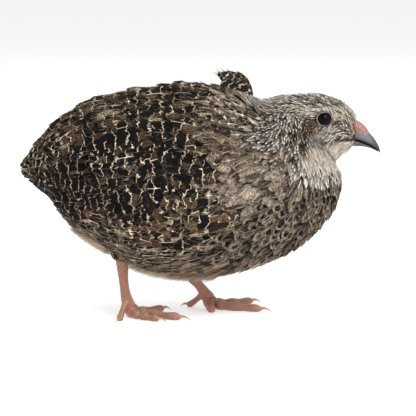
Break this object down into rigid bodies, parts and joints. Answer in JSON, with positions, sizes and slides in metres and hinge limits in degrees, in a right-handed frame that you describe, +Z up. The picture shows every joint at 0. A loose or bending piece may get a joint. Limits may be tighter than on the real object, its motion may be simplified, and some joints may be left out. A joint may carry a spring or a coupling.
{
  "type": "coturnix quail model",
  "caption": "Still, life-size coturnix quail, standing hunched on both feet with its head forward, wings folded and shoulder feathers ruffled.",
  "frame": {"origin": "on the ground under the middle of the bird's bounding box", "axes": "+X the way the bird faces, +Y its left side, +Z up"},
  "size_m": [0.1534, 0.0802, 0.1065],
  "materials": {
    "plumage": "soft body feathers, matte",
    "vanes": "stiff flight and tail feathers, dark with cream bars and shaft streaks",
    "bill": "horn, slate grey, satin",
    "eye": "wet, dark brown",
    "leg": "scaled skin, pinkish tan",
    "claw": "horn, tan"
  },
  "bodies": {
    "root": {"torso": "plumage", "neck": "plumage", "head": "plumage", "wing_left": "vanes", "wing_right": "vanes", "tail": "vanes", "raised_scapulars": "vanes", "thigh_left": "plumage", "thigh_right": "plumage", "upper_bill": "bill", "lower_bill": "bill", "eye_left": "eye", "eye_right": "eye", "tarsus_left": "leg", "tarsus_right": "leg", "hallux_left": "leg", "hallux_right": "leg", "inner_toe_left": "leg", "inner_toe_right": "leg", "middle_toe_left": "leg", "middle_toe_right": "leg", "outer_toe_left": "leg", "outer_toe_right": "leg", "claw_hallux_left": "claw", "claw_hallux_right": "claw", "claw_inner_toe_left": "claw", "claw_inner_toe_right": "claw", "claw_middle_toe_left": "claw", "claw_middle_toe_right": "claw", "claw_outer_toe_left": "claw", "claw_outer_toe_right": "claw"}
  },
  "joints": []
}
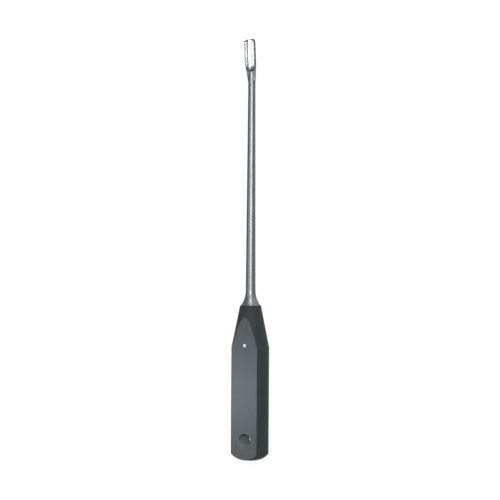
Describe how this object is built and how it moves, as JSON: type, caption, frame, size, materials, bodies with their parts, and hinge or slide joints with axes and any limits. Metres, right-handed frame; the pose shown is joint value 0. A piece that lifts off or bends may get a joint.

> **WHAT THE TASK REQUIRES**
Nothing in the data may differ; print all of it exactly as written.

> **TASK OUTPUT**
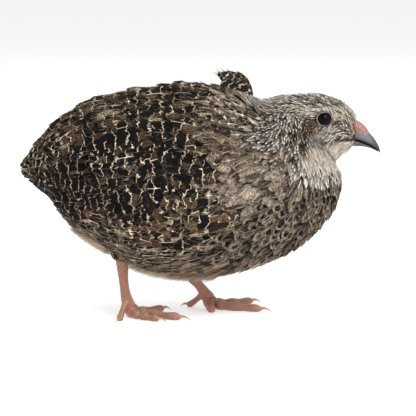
Break this object down into rigid bodies, parts and joints. Answer in JSON, with positions, sizes and slides in metres and hinge limits in degrees, in a right-handed frame that you describe, +Z up. The picture shows every joint at 0. A loose or bending piece may get a joint. Limits may be tighter than on the real object, its motion may be simplified, and some joints may be left out. A joint may carry a spring or a coupling.
{
  "type": "coturnix quail model",
  "caption": "Still, life-size coturnix quail, standing hunched on both feet with its head forward, wings folded and shoulder feathers ruffled.",
  "frame": {"origin": "on the ground under the middle of the bird's bounding box", "axes": "+X the way the bird faces, +Y its left side, +Z up"},
  "size_m": [0.1534, 0.0802, 0.1065],
  "materials": {
    "plumage": "soft body feathers, matte",
    "vanes": "stiff flight and tail feathers, dark with cream bars and shaft streaks",
    "bill": "horn, slate grey, satin",
    "eye": "wet, dark brown",
    "leg": "scaled skin, pinkish tan",
    "claw": "horn, tan"
  },
  "bodies": {
    "root": {"torso": "plumage", "neck": "plumage", "head": "plumage", "wing_left": "vanes", "wing_right": "vanes", "tail": "vanes", "raised_scapulars": "vanes", "thigh_left": "plumage", "thigh_right": "plumage", "upper_bill": "bill", "lower_bill": "bill", "eye_left": "eye", "eye_right": "eye", "tarsus_left": "leg", "tarsus_right": "leg", "hallux_left": "leg", "hallux_right": "leg", "inner_toe_left": "leg", "inner_toe_right": "leg", "middle_toe_left": "leg", "middle_toe_right": "leg", "outer_toe_left": "leg", "outer_toe_right": "leg", "claw_hallux_left": "claw", "claw_hallux_right": "claw", "claw_inner_toe_left": "claw", "claw_inner_toe_right": "claw", "claw_middle_toe_left": "claw", "claw_middle_toe_right": "claw", "claw_outer_toe_left": "claw", "claw_outer_toe_right": "claw"}
  },
  "joints": []
}
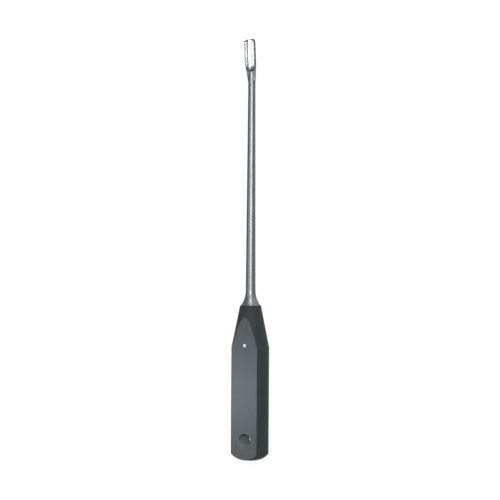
Describe how this object is built and how it moves, as JSON: type, caption, frame, size, materials, bodies with their parts, and hinge or slide joints with axes and any limits. Metres, right-handed frame; the pose shown is joint value 0. A piece that lifts off or bends may get a joint.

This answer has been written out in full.